# Gmr 7-6-07



## pendog66 (Mar 23, 2005)

Steve and i went out again tonight to see if we could have any luck. Steve caught the first fish which was a 22.5 pound flathead which was a great fish. But the good news out of it was that it was a spawned out female with the scratches healing on her head. I gave steve alittle grief about this fish because it was 3 ounces short of the best of the year. The next fish i took, it was a 6.5 pound flathead, also was a female that had healing scrapes. We sat there with nothing happening when that little flathead screamed my abu, it scared the hell out of me. We hit a calm spot there for about an hour and a half. Then steve got a run had the fish on but came off in the direction of my abu, i re-casted out and within 5 minutes my clicker was singing the loudest we have heard all year. It was a 15.9 pound flathead which interesting enough had a fresh gash in her mouth and was bleeding pretty good. Im convinced it was the fish steve lost. Well it was a good night and i cant wait to get out again.


----------



## bigdogsteve-o (Aug 26, 2005)

That 15# did exactly that,came off my hook and went right after yours. It was a good night on the river.can't wait to get out again and bust some more. Hey Nate,this is the first time in like five trips that we didn't catch a turtle.


----------



## catfish1998 (Jul 8, 2004)

Looks good guys. I talked to my buddy in tipp city last night. He is hitting them good up around troy. Thanks for the picks


----------



## bigdogsteve-o (Aug 26, 2005)

Thanks Catfish, good to hear other people getting into some flatties in other spots,maybe they are going to really turn on since they are coming off their spawns.


----------



## pendog66 (Mar 23, 2005)

hopefully steve, and thats good to hear they are hitting flatties that high on the GMR Catfish


----------



## H2O Mellon (Apr 5, 2004)

I think the wife and I will be hitting some spot on the GMR tonight. Not excatlly sure where yet, but it should be fun just to get out. Last time out she got one over 20#, so maybe the luck will pass to me this time.


----------



## bigdogsteve-o (Aug 26, 2005)

Good luck Mellon, hope you guys do well tonight.


----------



## pendog66 (Mar 23, 2005)

good luck bryan


----------



## catfish1998 (Jul 8, 2004)

All I know is the water levels hear in columbus are low. Hoover is down most spots we fish I think if you can jump good you can make to the side.


----------



## pendog66 (Mar 23, 2005)

catfish1998 said:


> All I know is the water levels hear in columbus are low. Hoover is down most spots we fish I think if you can jump good you can make to the side.

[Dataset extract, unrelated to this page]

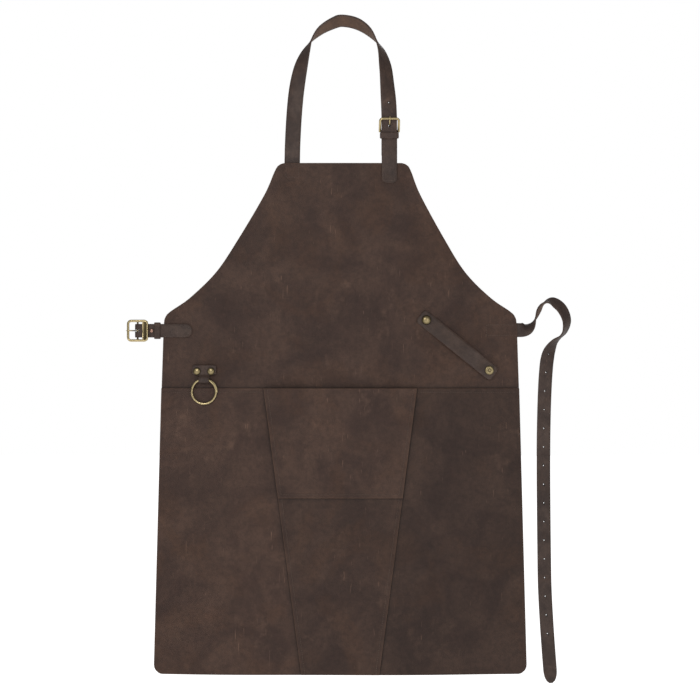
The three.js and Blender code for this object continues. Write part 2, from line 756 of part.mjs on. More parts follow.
// The waist rivet closes the fold: a small head in front and a washer behind the return layer.
const waistRivet = turned([
  [0, flapFace + lay + 1.5],
  [2.0, flapFace + lay + 1.3],
  [3.1, flapFace + lay + 0.5],
  [3.2, flapFace + lay],
  [post, flapFace + lay],
  [post, waistBackFace - lay - washerDepth - 0.1],
  [post * 1.6, waistBackFace - lay - washerDepth - 0.1],
  [post * 1.2, waistBackFace - lay - washerDepth - 0.8],
  [0, waistBackFace - lay - washerDepth - 0.8],
]);
const waistWasher = turned([
  [post + 0.25, waistBackFace - lay],
  [3.8, waistBackFace - lay],
  [3.8, waistBackFace - lay - washerDepth],
  [post + 0.25, waistBackFace - lay - washerDepth],
  [post + 0.25, waistBackFace - lay],
]);
add("waist_rivet", waistRivet.translate(rivetAlong, 0, 0), copper, waistSeat);
add("waist_rivet_washer", waistWasher.translate(rivetAlong, 0, 0), copper, waistSeat);

// The keeper rides on the single layer between the rivet and the apron's edge.
const keeperNear = -1.8;
add("waist_keeper", keeper(buckleStrapWidth, hide + lay, flapFace, keeperLength)
  .rotateY(-Math.PI / 2).translate(keeperNear, 0, 0), strapLeather, waistSeat);

// Frame of the waist buckle: a wire rectangle whose inner end is a broad bar over the strap, and a
// middle bar set back inside the fold.
function waistFrame() {
  const level = flapFace + lay + frameWire;
  const outer = waistFrameWidth - 2 * frameWire;
  const middle = barAlong - waistFrameWidth / 2 + waistFrameInner;
  const loop = wireLoop(outer, waistFrameHeight - 2 * frameWire, 5, frameWire)
    .translate(middle, -level, 0);
  const broad = new THREE.CylinderGeometry(5.2, 5.2, waistFrameHeight - 5, 20, 1).scale(1, 1, 0.3)
    .rotateX(Math.PI / 2).translate(middle + waistFrameWidth / 2 - 6.4, -level, 0);
  const rail = waistFrameHeight / 2 - frameWire;
  const bar = barAlongZ(barAlong, -waistBarFront, 0, barWire, 2 * rail);
  const arms = [-rail, rail].map((z) =>
    boxAt(barAlong, -(level + waistBarFront) / 2, z, 2 * barWire, level - waistBarFront + 2, 2 * barWire - 0.2));
  return join(loop, broad, bar, ...arms);
}

add("waist_buckle_frame", waistFrame(), brass, waistSeat);
const waistLevel = flapFace + lay + 2 * frameWire - waistBarFront;
add("waist_prong", prong([
  [1.2, 2.6],
  [4.6, 5.2],
  [waistLevel + prongWire - 0.6, 9],
  [waistLevel + prongWire + 0.3, 12.2],
  [waistLevel + prongWire + 0.3, 16.6],
]).rotateY(-Math.PI / 2).translate(barAlong, -waistBarFront, 0), brass, waistSeat);

// ---- waist strap ----

// Stations of the long waist strap: x, distance behind the bib's back, height and turn in degrees.
const waistRoute = [
  [waistStrapEdge() - waistSewn, 1.5, waistStrapHeight, 0],
  [waistStrapEdge() - 1, 1.5, waistStrapHeight, 0],
  [293.5, 2.0, 552.9, 4],
  [303, 4, 556.6, 46],
  [312.6, 7, 568.4, 90],
  [320.8, 10, 586, 109],
  [330.4, 12, 596.4, 88],
  [343, 12, 597.6, 48],
  [356.8, 11, 587.5, 36],
  [364.8, 10, 569, 44],
  [362.2, 9, 552.6, 66],
  [354.6, 8, 541.4, 82],
  [344.4, 7, 531.2, 56],
  [336.4, 6, 517.6, 20],
  [333, 5, 505, 4],
  [330.4, 4, 480, 0],
  [328.4, 3, 440, 0],
  [327, 2, 380, 0],
  [326.8, 1, 320, 0],
  [327.2, 0, 260, 0],
  [327.8, -1, 200, 0],
  [328.8, -2, 140, 0],
  [331.6, -3, 85, 0],
  [335, -4, 35, 0],
  [339, -5, -15, 0],
];

// The bib's edge where the waist strap comes out from behind it.
function waistStrapEdge() {
  return halfArmhole.getPoints(60).reduce((best, spot) =>
    (Math.abs(spot.y - waistStrapHeight) < Math.abs(best.y - waistStrapHeight) ? spot : best)).x;
}

const waistStations = routeStations(waistRoute, 110, waistStrapWidth, waistTip);
const waistJoint = waistStrapEdge() + 3.2;
const breakAt = waistStations.findIndex((station) => station.middle.x > waistJoint);
const stationAtJoint = (offset) => {
  const [near, far] = [waistStations[breakAt - 1], waistStations[breakAt]];
  const share = (waistJoint + offset - near.middle.x) / (far.middle.x - near.middle.x);
  return { ...near, middle: near.middle.clone().lerp(far.middle, share) };
};
const waistFree = ribbon([stationAtJoint(lay), ...waistStations.slice(breakAt)], strapHide);
const waistLength = waistFree.frames.slice(1).reduce(
  (sum, frame, i) => sum + frame.middle.distanceTo(waistFree.frames[i].middle), 0);
const holes = Array.from({ length: holeCount }, (_, i) => punch(
  frameAtLength(waistFree.frames, waistLength - firstHole - i * holePitch), waistHole, strapHide));
add("waist_strap", cut(waistFree.geometry, holes), strapLeather);
const waistRoot = ribbon([...waistStations.slice(0, breakAt), stationAtJoint(-lay)], strapHide);
add("waist_strap_root", waistRoot.geometry, strapLeather);

// ---- stitched ends ----

threadRow("neck_strap_thread", stitchedEnd(neckLeftX - 11, neckLeftX + 9, bibHeight - 4,
  bibHeight - neckSewn + 3), hide);
threadRow("neck_buckle_thread", stitchedEnd(neckRightX - 9.5, neckRightX + 9.5, bibHeight - 4,
  neckBuckleFoot + 4), flapFace);
threadRow("waist_strap_thread", [
  ...between(waistStrapEdge() - 3, waistStrapEdge() - waistSewn + 3, 4)
    .map((x) => [x, waistStrapHeight + waistStrapWidth / 2 - 3]),
  [waistStrapEdge() - waistSewn + 3, waistStrapHeight],
  ...between(waistStrapEdge() - waistSewn + 3, waistStrapEdge() - 3, 4)
    .map((x) => [x, waistStrapHeight - waistStrapWidth / 2 + 3]),
], hide);
threadRow("waist_buckle_thread", [
  ...between(-waistFold + 4, buckleStrapEnd - 9, 4).map((x) => [x, buckleStrapHeight + 8]),
  [buckleStrapEnd - 4.5, buckleStrapHeight + 4],
  [buckleStrapEnd - 4.5, buckleStrapHeight - 4],
  ...between(buckleStrapEnd - 9, -waistFold + 4, 4).map((x) => [x, buckleStrapHeight - 8]),
], flapFace);

export default apron;
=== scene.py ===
# Looks of a leather welding apron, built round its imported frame. Lengths in the settings are in
# millimetres, heights are measured up from the hem, and meshes are made in metres.
import math

import bmesh
import bpy
import numpy as np
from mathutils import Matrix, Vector


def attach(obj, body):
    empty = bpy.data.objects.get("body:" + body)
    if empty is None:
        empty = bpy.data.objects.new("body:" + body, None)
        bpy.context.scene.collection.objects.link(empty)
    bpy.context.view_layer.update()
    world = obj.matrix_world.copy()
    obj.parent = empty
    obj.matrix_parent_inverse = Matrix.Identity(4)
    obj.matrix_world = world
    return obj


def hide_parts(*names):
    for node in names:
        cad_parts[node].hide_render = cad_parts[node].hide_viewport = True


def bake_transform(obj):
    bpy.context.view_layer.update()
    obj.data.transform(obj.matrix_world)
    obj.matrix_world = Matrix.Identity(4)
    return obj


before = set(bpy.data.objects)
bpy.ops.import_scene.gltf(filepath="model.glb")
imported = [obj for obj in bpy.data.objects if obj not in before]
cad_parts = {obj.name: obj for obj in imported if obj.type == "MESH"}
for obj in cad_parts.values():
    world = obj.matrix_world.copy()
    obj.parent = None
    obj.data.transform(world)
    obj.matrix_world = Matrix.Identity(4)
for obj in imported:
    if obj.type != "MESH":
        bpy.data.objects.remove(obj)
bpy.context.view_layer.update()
metre = 0.001

# ---- how the leather hangs ----

body = {
    "hem": 600, "waist": 575, "waistHeight": 459, "top": 820, "topWidth": 216, "lean": 4.5,
    "corner": 15, "goreHem": 125, "goreWaist": 246, "pocketHeight": 176, "seamOverlap": 14,
    "goreOverlap": 12, "loop": 1040, "setback": -12, "hide": 2.0, "strapHide": 2.4, "lay": 0.3,
    "radius": 1500, "waveDepth": 4, "waveLength": 300, "mouthGape": 2.2,
    "wander": 0.28, "cell": 3.2, "edgeRound": 0.8, "rim": 2.4,
    # the last three numbers set the painted shadow beside overlapping edges: its depth, its reach and how far
    # under the edge it starts
    "seamShadow": 0.5, "seamShadowReach": 2.6, "seamShadowUnder": 4,
}
hide, strapHide, lay, waistHeight = (body[key] for key in ("hide", "strapHide", "lay", "waistHeight"))
pocketBottom = waistHeight - body["pocketHeight"]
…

the river is really low here too, but with the last rain it went up alittle bit. but the level is still well below average


----------



## Steelwolve (Apr 18, 2006)

Man you guys are killin em this year, Congrats! Up here the bite in Columbus weve been doing OK but nothing like the sizes ya are catching. Do you guys use bullheads exclusively?


----------



## catfish1998 (Jul 8, 2004)

That is the truth steel. It is real slow at hoover an alum. Have you been fishing any of the rivers.


----------



## pendog66 (Mar 23, 2005)

no we use all types of bait shad, suckers, bluegills. We like to take a variety so if they are hitting on one thing hopefully we have it


----------



## 01mercLS (Oct 28, 2006)

Some nice flatties, beautiful fish.


----------



## H2O Mellon (Apr 5, 2004)

I wasnt sure about Flaties in the Tipp City area becasue I've always heard that they are basically all but gone north of West Carrollton. I may have to try this little area in Tipp that I know for Flats one time.


----------



## pendog66 (Mar 23, 2005)

i have always heard they dont get above dayton because of all the low head dams. But i find it hard to believe theres not 4th or 5th generation flatties up in tipp and other areas, becuase we know the flatheads were there before. And i have even seen flatheads in the stillwater above the englewood dam


----------



## pendog66 (Mar 23, 2005)

Ok i have had it with the questions, i will tell you where steve i fish on the GMR. It is somewhere between Indian Lake and the Ohio river.


----------



## H2O Mellon (Apr 5, 2004)

Dude!!!!! That's the same area I fish!!!!


----------



## chrisoneal (May 13, 2006)

omg no way. That is the same area were i fish also. Lol


----------



## bigdogsteve-o (Aug 26, 2005)

Holy cow,that must be the most fished place in Ohio


----------



## H2O Mellon (Apr 5, 2004)

I knew you guys were fishing my secret spot!


----------



## bigdogsteve-o (Aug 26, 2005)

I am afraid it is no longer a secret, but I swear I didn't tell anyone


----------



## flathead (Apr 11, 2005)

I think for numbers nothing beets the GMR. I nailed them last weekend catching 8 flatheads during the day. Its in the heat too and in a time spand of about 4hrs. The river was up and the bite was on, i'm hoping for the same this weekend!


----------



## 01mercLS (Oct 28, 2006)

WOW nice fish flathead.


----------



## flathead (Apr 11, 2005)

Thanks a lot man!


----------



## bigdogsteve-o (Aug 26, 2005)

Nice fish.


----------